In considering whether invading Iraq to overthrow the Baathist regime was the correct course of action, the number one question is whether it made life better for the Iraqi population. On this basis, it is very difficult not to have, at the very least, profound misgivings about the whole enterprise. The failure of the intervention to create a stable Iraq and improve the quality of life of the Iraqi people has been due to the prolongued, murderous insurgency by ultra-right-wing Islamist and former Baathist elements; if we have failed, it is essentially because the enemy has been too good at killing Iraqi civilians and because we have not been good enough at stopping it from doing so. The US and its allies of course made many mistakes that have helped to fuel the insurgency, and it is impossible to know what the situation would be like today had these mistakes not been made. Nevertheless, the principle of democratic accountability requires that the occupying powers bear responsibility for the poor record, particularly given that the population directly concerned - the Iraqis - had no say in the matter. So far as the wider region is concerned, it is a moot point whether the Islamist insurgents now ensconced in Iraq represent a greater danger than the former expansionist, genocidal dictatorship. But perception arguably matters as much as reality, and the perceived failure of the action in Iraq has greatly set back the noble cause of humanitarian intervention. The successful international interventions in Kosovo and East Timor in 1999 have undoubtedly been vindicated from the perspectives of both humanitarianism and justice and the balance sheet in Afghanistan remains positive. It is a great tragedy that the perceived failure in Iraq has made the case for a similar military intervention to liberate Darfur that much more difficult to argue. A tragedy, that is, for the people of Darfur.

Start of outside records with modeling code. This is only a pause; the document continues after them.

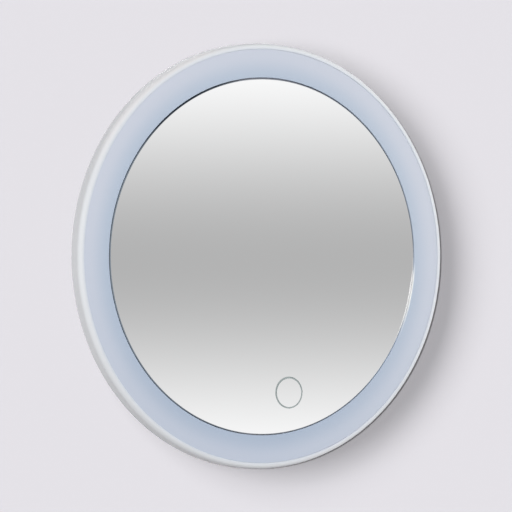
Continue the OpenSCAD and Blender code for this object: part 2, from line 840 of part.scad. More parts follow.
// Two wires from their socket, over the hub wall and through the notch, to the circuit ring
module led_leads() {
    y0 = socket_floor_y(1);
    y1 = sqrt(pow(led_mid_r - led_board_w / 2, 2) - pow(led_socket_x + 2 * lead_spread, 2));
    color("firebrick") hang() for (side = [-1, 1]) let (x = led_socket_x + side * lead_spread)
        lead([x, y0, socket_z], [0, 1, 0],
            concat([for (p = led_route) [x, p[0], p[1]]], [for (y = led_route_flat) [x, y, lead_z]]),
            [0, -1, 0], [x, y1, lead_z]);
}

// Wire from the sensor board, over the floor of the bay, to its socket
module touch_lead() {
    color("gray") hang()
        lead(concat(touch_place + touch_foot, touch_board_z), [0, 0, -1],
            concat([concat(touch_place + touch_bend, lead_z), concat(touch_route_flat, lead_z)],
                touch_route),
            [0, -1, 0], [touch_socket_x, socket_floor_y(-1), socket_z]);
}

front_frame();
diffuser_ring();
mirror_glass();
mirror_tape();
mirror_carrier();
carrier_screws();
led_board();
leds();
led_resistors();
rear_shell();
shell_screws();
wall_pads();
battery_door();
battery_cell(0);  // battery_cell_1
battery_cell(1);  // battery_cell_2
battery_cell(2);  // battery_cell_3
battery_cell(3);  // battery_cell_4
battery_springs();
contact_plates();
control_board();
control_chip();
power_coil();
capacitors();
wire_sockets();
board_screws();
touch_board();
touch_chip();
touch_tape();
battery_leads();
led_leads();
touch_lead();
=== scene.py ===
from functools import partialmethod
from math import cos, pi, radians, sin, sqrt, tan, tau

import bmesh
import bpy
from mathutils import Matrix, Vector


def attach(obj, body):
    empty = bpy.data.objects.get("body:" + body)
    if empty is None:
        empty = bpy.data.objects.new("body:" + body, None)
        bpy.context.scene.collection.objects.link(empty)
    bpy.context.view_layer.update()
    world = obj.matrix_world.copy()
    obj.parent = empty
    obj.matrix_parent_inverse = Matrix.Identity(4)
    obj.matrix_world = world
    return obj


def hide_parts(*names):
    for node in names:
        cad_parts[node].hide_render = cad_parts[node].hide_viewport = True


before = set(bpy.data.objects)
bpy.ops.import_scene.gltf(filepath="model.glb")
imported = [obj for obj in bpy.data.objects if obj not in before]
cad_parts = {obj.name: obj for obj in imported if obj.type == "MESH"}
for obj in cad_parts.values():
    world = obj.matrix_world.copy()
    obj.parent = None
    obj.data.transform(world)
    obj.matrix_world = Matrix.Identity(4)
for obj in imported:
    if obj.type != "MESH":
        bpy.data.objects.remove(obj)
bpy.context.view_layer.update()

scene = bpy.context.scene
scene.view_settings.view_transform = "Standard"

# Camera
# The camera stands level with the mirror, 31.4 degrees to its left, far off behind a long lens.
# The middle of the mirror's front lies a little right of the middle of the picture.
def linked(name, data):
    """A new object in the scene."""
    made = bpy.data.objects.new(name, data)
    scene.collection.objects.link(made)
    return made


camera_turn = radians(31.42)
camera_distance, field_width, shift = 12, 0.30105, 0.00346
front_middle = Vector((0, -0.026, 0))
look = Vector((sin(camera_turn), cos(camera_turn), 0))
sideways = Vector((look.y, -look.x, 0))
aim = front_middle - shift * sideways
camera_data = bpy.data.cameras.new("camera")
camera_data.lens = camera_data.sensor_width * camera_distance / field_width
camera = linked("camera", camera_data)
camera.location = aim - camera_distance * look
camera.rotation_euler = (pi / 2, 0, -camera_turn)
scene.camera = camera


# Room
# A pale wall and floor that show from their front alone, so that the mirror can be looked at from
# behind. A round screen that only reflections see stands in for the room that the glass mirrors:
# grey at eye level and paler above and below.
class Value:
    """A value in a tree of shader nodes: arithmetic on it adds Math nodes."""

    def __init__(self, nodes, socket):
        self.nodes, self.socket = nodes, socket

    def output(self, name):
        return Value(self.nodes, self.socket.node.outputs[name])

    def math(self, operation, *others):
        return self.nodes.node("ShaderNodeMath", {"operation": operation}, self, *others)

    def __rsub__(self, other):
        return self.nodes.node("ShaderNodeMath", {"operation": "SUBTRACT"}, other, self)

    __abs__ = partialmethod(math, "ABSOLUTE")
    __add__ = __radd__ = partialmethod(math, "ADD")
    __sub__ = partialmethod(math, "SUBTRACT")
    __mul__ = __rmul__ = partialmethod(math, "MULTIPLY")
    __truediv__ = partialmethod(math, "DIVIDE")
    __pow__ = partialmethod(math, "POWER")
    __gt__ = partialmethod(math, "GREATER_THAN")
    __lt__ = partialmethod(math, "LESS_THAN")


class Nodes:
    """A tree of shader nodes."""

    def __init__(self, owner):
        owner.use_nodes = True
        self.tree = owner.node_tree
        self.tree.nodes.clear()

    def node(self, kind, settings=None, *values, **named):
        """Adds a node: its settings first, then its inputs by place or by name."""
        made = self.tree.nodes.new(kind)
        for setting, value in (settings or {}).items():
            if setting == "stops":
                stops = made.color_ramp.elements
                while len(stops) < len(value):
                    stops.new(0)
                for stop, (place, colour) in zip(stops, value):
                    stop.position, stop.color = place, (*colour, 1)
            else:
                setattr(made, setting, value)
        inputs = [*enumerate(values), *((k.replace("_", " "), v) for k, v in named.items())]
        for key, value in inputs:
            if isinstance(value, Value):
                self.tree.links.new(value.socket, made.inputs[key])
            elif value is not None:
                made.inputs[key].default_value = value
        return Value(self, made.outputs[0]) if made.outputs else None

    def mix(self, factor, first, second):
        """Colour between two colours."""
        colours = [c if isinstance(c, Value) else (*c, 1) for c in (first, second)]
        mixed = self.node("ShaderNodeMix", {"data_type": "RGBA"}, factor, None, None, None, None,
            None, *colours)
        return Value(self, mixed.socket.node.outputs[2])

    def step(self, value, low, high, start=0.0, end=1.0):
        """Goes smoothly from start to end as value goes from low to high."""
        return self.node("ShaderNodeMapRange", {"interpolation_type": "SMOOTHSTEP"},
            value, low, high, start, end)

    def between(self, value, low, full, fade, high):
        """Goes from 0 at low to 1 at full, and from 1 at fade back to 0 at high."""
        return self.step(value, low, full) * self.step(value, fade, high, 1.0, 0.0)


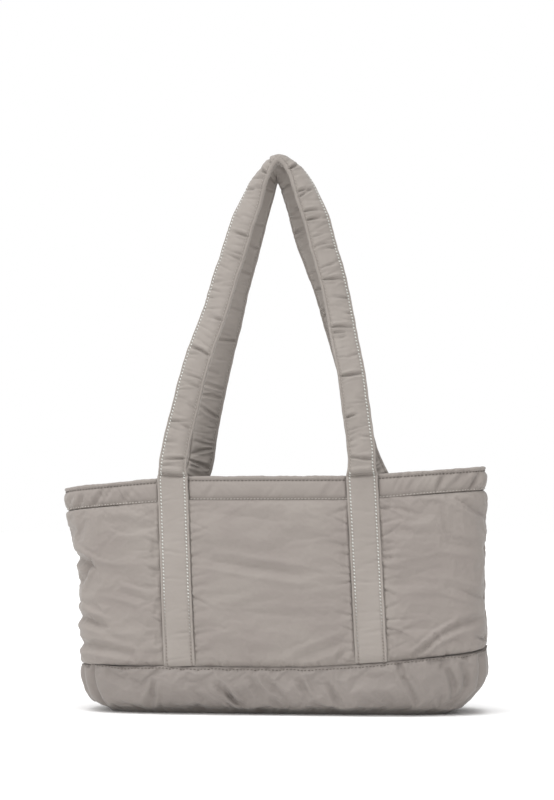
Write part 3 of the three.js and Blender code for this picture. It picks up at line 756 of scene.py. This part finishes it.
def buildHem():
    faces, stations = bodyStations(hem["columnGap"])
    f, s = faces[:, None], stations[:, None]
    rows = [(up, out, 0) for up, out in hem["outside"]] + [(up, 0, inwards) for up, inwards in hem["lining"]]
    up, out, inwards = np.array(rows, float).T[:, None, :]
    # the lower edge laps over the panels between the straps
    lap = 0.2 - seams["lap"] * betweenStraps(s)
    z = hemSeamAt(s) + lap + up * (bag["hemHeight"] - lap)
    side = distanceToStrap(s, hemSeamAt(s) + 10)
    atEnd = softStep(1.5, 1.8, np.abs(s))
    plump = lerp(0.45 + 0.55 * fullness(side, 0.9, 5) / fullness(40.0, 0.9, 5), 1, atEnd)
    under = (np.abs(s) >= innerStation - 1e-6) & (np.abs(s) <= 1 + 1e-6)
    plump = np.where(under, hem["underStrap"], plump)
    girth = girthAt(f, s, z) * f
    lean = np.where(s < 0, 1.0, -1.0) * f
    slant = girth + (up - 0.5) * bag["hemHeight"] * hem["slant"] * lean + 3 * noise(girth / 30, up, 100)
    body = np.clip(out / 2.5, 0, 1) * np.where(under, 0.1, 1)
    rope = noise(slant / 6.0, up * 0.9 + girth / 50, 101) + 0.55 * noise(slant / 3.2 + 7, up * 1.3, 102)
    ridged = 0.55 - 1.25 * np.abs(rope)
    calm = 0.4 + 0.7 * softStep(0.95, 1.35, np.abs(s))
    pucker = seamPuckers(girth, up * bag["hemHeight"], 103, 7, 9)
    pucker = pucker + seamPuckers(girth, np.abs(0.8 - up) * bag["hemHeight"], 105, 6, 6)
    x = wallPoints(f, s, z)[0][..., 0]
    fold = creases(np.where(f < 0, x, -x), z, hem["frontCreases"])
    rough = body * (hem["pucker"] * pucker + hem["rope"] * calm * ridged + fold)
    flush = 1 - hem["flush"] * betweenStraps(s, 1.4) * softStep(0.16, 0.08, up)
    lining = np.where(inwards > 1, 0.5 * noise(girth / 9, up * 2, 108), 0)
    points, _ = wallPoints(f, s, z, out * plump * flush * hem["puff"] / 3 + rough - inwards - lining)
    wave = 0.4 * noise(girth / 11, 0.5, 109) + 0.25 * noise(girth / 4, 0.5, 110)
    points[..., 2] += np.where(up > 0.9, wave, 0)
    _, normal = wallPoints(f[:, 0], s[:, 0], z[:, 0])
    outer = len(hem["outside"])
    rising = np.broadcast_to(up[:, :outer], (len(s), outer))
    lines = [sewLine(points[:, :outer], rising, hem[place], normal) for place in ("stitchLow", "stitchHigh")]
    return loftMesh("rimHem", points[::-1], shellNylon, joined=True), lines


rimHem, (hemLow, hemTop) = buildHem()
print("hem made")


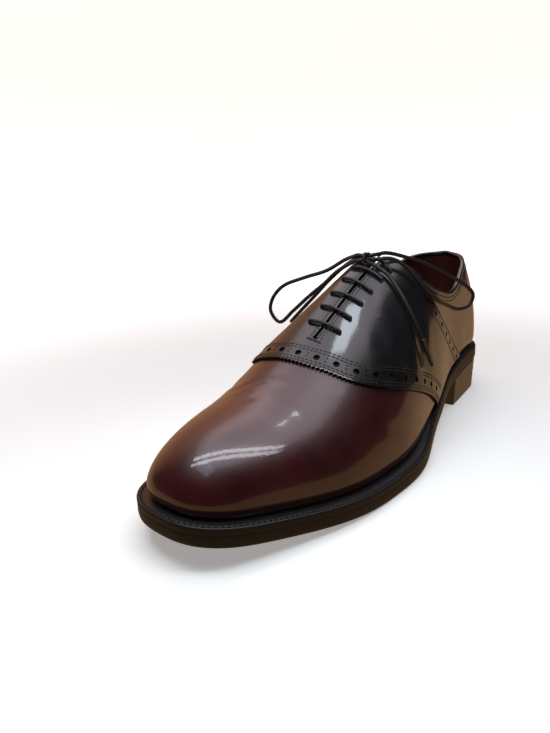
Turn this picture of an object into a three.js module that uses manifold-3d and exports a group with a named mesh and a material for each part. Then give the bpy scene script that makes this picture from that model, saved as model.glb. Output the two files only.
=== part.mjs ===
import * as THREE from 'three';
import { mergeVertices } from 'three/addons/utils/BufferGeometryUtils.js';
import Module from 'manifold-3d';

// Saddle oxford, left shoe, standing empty on its heel and forepart.
// Millimetres, +Z up, toe towards -Y, outer side of the foot towards +X.

// Driving dimensions of the last and the bottom
const LAST_LENGTH = 294;
const BALL_WIDTH = 98.6;
const INSTEP_RISE = 92;
const HEEL_HEIGHT = 22;
const HEEL_LENGTH = 73.5;
const TOE_SPRING = 10.5;
const SOLE_THICKNESS = 5.7;
const WELT_THICKNESS = 3.3;
const WELT_INNER = 9;
const INSOLE_THICKNESS = 3.5;
const QUARTER_HEIGHT = 64;

// How far the welt and sole stand out past the upper
const REACH_HEEL = 1.8;
const REACH_INNER_SIDE = 4.2;
const REACH_OUTER_SIDE = 5.4;
const HEEL_TAPER = 1.2;
const EDGE_ROUND = 0.9;

// Leather, and the clearance that curved pieces keep
const GAP = 0.3;
const WALL = 2;
const SADDLE_THICKNESS = 1.2;
const TAB_THICKNESS = 1.3;
const TAB_WIDTH = 22;
const TAB_HEIGHT = 15;
const TONGUE_THICKNESS = 1.8;
const TONGUE_HALF_WIDTH = 25;
const TUCK = 2.2;
const TUCK_HEIGHT = 7;

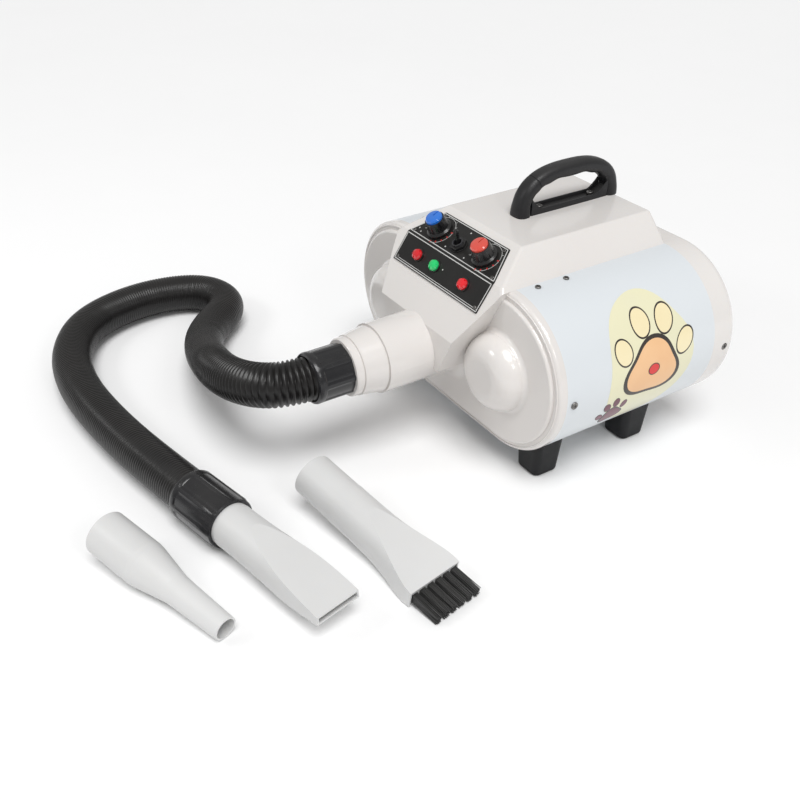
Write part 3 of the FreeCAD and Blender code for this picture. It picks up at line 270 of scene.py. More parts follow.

Neverthless, if the intervention in Iraq is to be condemned, it should be condemned because it hasn’t worked very well, not because it was wrong in principle. Helping to overthrow dictators is something our elected leaders should be doing more of, not less. The representatives of the Kurdish victims of Baathist genocide supported the invasion, as did many other of the best representatives of democratic Iraq, such as Kanan Makiya who, despite all the horrors his country has experienced since the overthrow of Saddam, still believes that it was the right thing to do. I do not for one minute regret standing behind these people, and behind Tony Blair - Britain’s greatest prime minister since Clement Attlee - against the Baathists, Islamists and phoney ‘anti-war movement’ spearheaded by apologists for Saddam, Slobodan Milosevic and other fascists. Let’s be clear about this: most of the people who marched in Britain against the war in Iraq may have done so for the best of motives; it was not they, but the leadership of the movement that was rotten. This leadership included Tony Benn, who praised Mao Zedong as ‘the greatest man of the twentieth century’, though Mao’s policies make the Iraq war seem positively bloodless and successful; the Socialist Workers Party, which continues to revere the Bolshevik Revolution, which was an unequivocally greater and bloodier failure than the Iraq war, and whose supporters continue to deny the Srebrenica genocide and support Hezbollah; George Galloway, who praised Saddam Hussein and Syria’s Bashar al-Assad; the Campaign for Nuclear Disarmament, whose leading lights in the 1990s joined with Alfred Sherman, a political friend of Jean-Marie Le Pen and political advisor to the genocidal murderer Radovan Karadzic, to form the ‘Committee for Peace in the Balkans’; Harold Pinter, a supporter of the ‘International Committee to Defend Slobodan Milosevic’; John Pilger, a denier of Milosevic’s atrocities; and so on. Any movement spearheaded by such people should automatically be opposed, regardless of what it claims to be campaigning on. This does not mean the war was necessarily right, but it is a factor in the balance sheet.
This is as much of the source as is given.